Arguably the most famous name in pop art meets arguably the most famous sportsman of the 20th century in this set of four screen prints from 1978, created at the behest of US investment banker Richard Weisman. “I felt putting the series together was natural, in that two of the most popular leisure activities at the time were sports and art, yet to my knowledge they had no direct connection,” Weisman said in 2007. “Therefore I thought that having Andy do the series would inspire people who loved sport to come into galleries, maybe for the first time, and people who liked art would take their first look at a sports superstar.” Warhol travelled to Ali’s training camp to take Polaroids for his research, and was “arrested by the serene focus underlying Ali’s power — his contemplative stillness, his inward discipline,” the auction catalogue states. 

Jean-Michel Basquiat 

‘Untitled’ 

Basquiat “emerged from New York’s downtown scene to become one of the most influential artists of the late 20th century,” Sotheby’s says. The largely self-taught artist’s 1985 work, seen here, “stands as a vivid testament to (his) singular ability to transform drawing into a site of intellectual inquiry, cultural memory, and visceral self-expression.” Basquiat, who was of Caribbean and Puerto Rican heritage, “developed a visual language of extraordinary immediacy and intelligence, in which image and text collide with raw urgency,” the catalogue continues. 

Camille Pissarro 

‘Vue de Zevekote, Knokke’ 

The “Knokke” of the title is Knokke-sur-Mer, a Belgian seaside village, where the hugely influential French-Danish Impressionist stayed in the summer of 1894 and produced 14 paintings, including this one.

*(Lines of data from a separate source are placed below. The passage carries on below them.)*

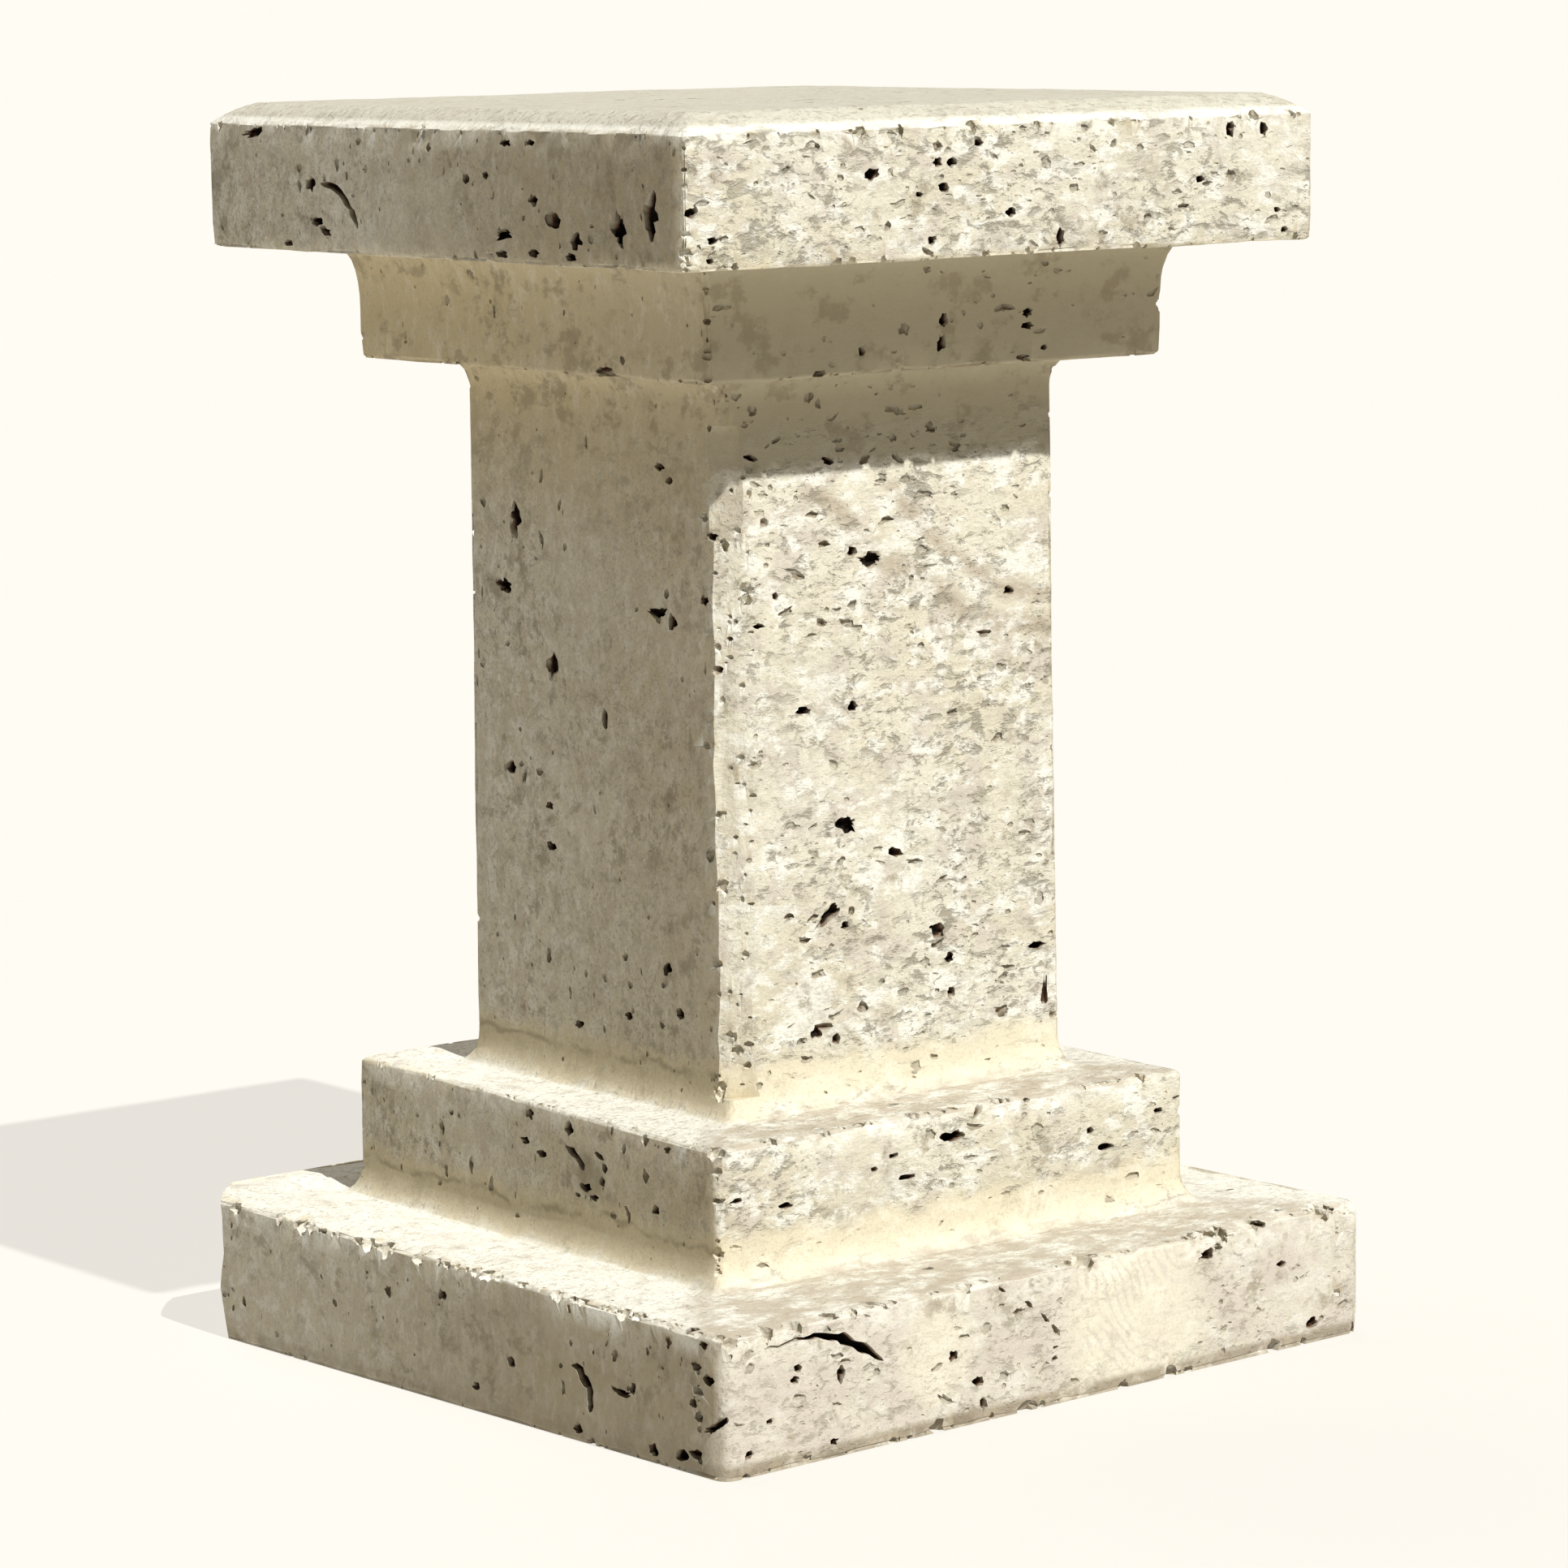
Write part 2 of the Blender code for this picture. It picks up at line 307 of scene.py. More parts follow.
def wearBlock(build):
    # moves every point inwards a little, most where the edges of the stone are convex
    build.normal_update()
    bedStart = levels()[4] + 0.001  # the chamfer and the top bed have no arris to wear
    moves = []
    for point in build.verts:
        place = point.co
        if place.z < wear["bedHeight"] and point.normal.z < -0.9:
            continue
        bend = sum(edge.calc_face_angle_signed(0.0) for edge in point.link_edges)
        sharp = clamp(bend / wear["sharpBend"]) if place.z < bedStart else 0.0
        lump = 0.35 + noise.noise(place * wear["arrisPitch"])
        lump += 0.6 * noise.noise(place * wear["arrisFinePitch"])
        swell = 0.5 + 0.5 * noise.noise(place * wear["swellPitch"])
        dent = 0.5 + 0.5 * noise.noise(place * wear["dentPitch"])
        depth = sharp * max(0.0, lump) * wear["arrisDepth"]
        if wear["raggedLow"] < place.z < wear["raggedHigh"]:
            depth *= wear["raggedMore"]
        depth += swell * wear["swellDepth"] + dent * wear["dentDepth"]
        moves.append((point, point.normal * -depth))
    for point, move in moves:
        point.co += move
    print("worn:", len(moves), "points")


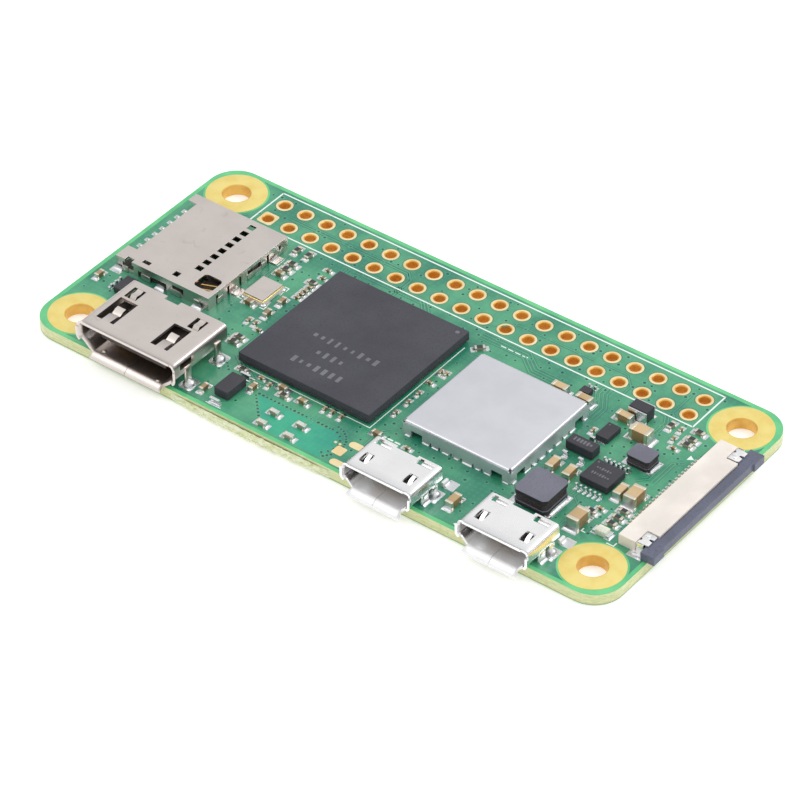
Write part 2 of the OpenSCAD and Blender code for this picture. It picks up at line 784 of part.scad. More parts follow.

The village, Sotheby’s says, appealed to Pissarro’s “enduring interest in provincial life.” In this work, “staccato brushstrokes, reminiscent of Pissarro’s paintings of the 1880s, coalesce with the earthy color palette of his later work. The resulting landscape, bathed in a sunlit glow, celebrates the quaint rural environments for which (he) is best known.” 

David Hockney 

‘5 May’ 

This iPad drawing comes from the celebrated English artist’s 2011 series “Arrival of Spring in Woldgate, East Yorkshire in 2011,” which Sotheby’s describes as “one of the artist’s most vibrant and ambitious explorations of landscape, perception, and technological possibility.” Each image in the series documents “subtle shifts in color, light and atmosphere” on the same stretch of the Woldgate, “showing the landscape as something experienced over time rather than frozen in an instant.” The catalogue notes that spring has long been an inspiration for European artists, but says that “no artist has ever observed it so closely, with such fascinated and loving attention, nor recorded it in such detail as an evolving process.” 

Zarina  

‘Morning’ 

Sotheby’s describes Indian artist Zarina Hashmi — known by her first name — as “one of the most compelling figures in post-war international art — an artist whose spare, meditative works distilled the tumult of a peripatetic life into visual form.” She was born in Aligarh, British India, and “the tragedy of the 1947 Partition (shaped) a lifelong meditation on the nature of home as both physical place and spiritual concept.” This piece comes from a series of 36 woodcuts Zarina produced under the title “Home is a Foreign Place.” 

George Condo 

‘Untitled’ 

This 2016 oil-on-linen painting is the perfect example of what the US artist has called “psychological cubism,” which Sotheby’s defines as “a radical reconfiguration of the human figure that fractures identity into simultaneous emotional and perceptual states.” It’s a piece that “distills decades of inquiry into the mechanics of portraiture, drawing upon art-historical precedent while decisively asserting a contemporary idiom that is at once incisive and darkly humorous,” the catalogue notes, adding that the work is “searing with psychological tension and painterly bravura.”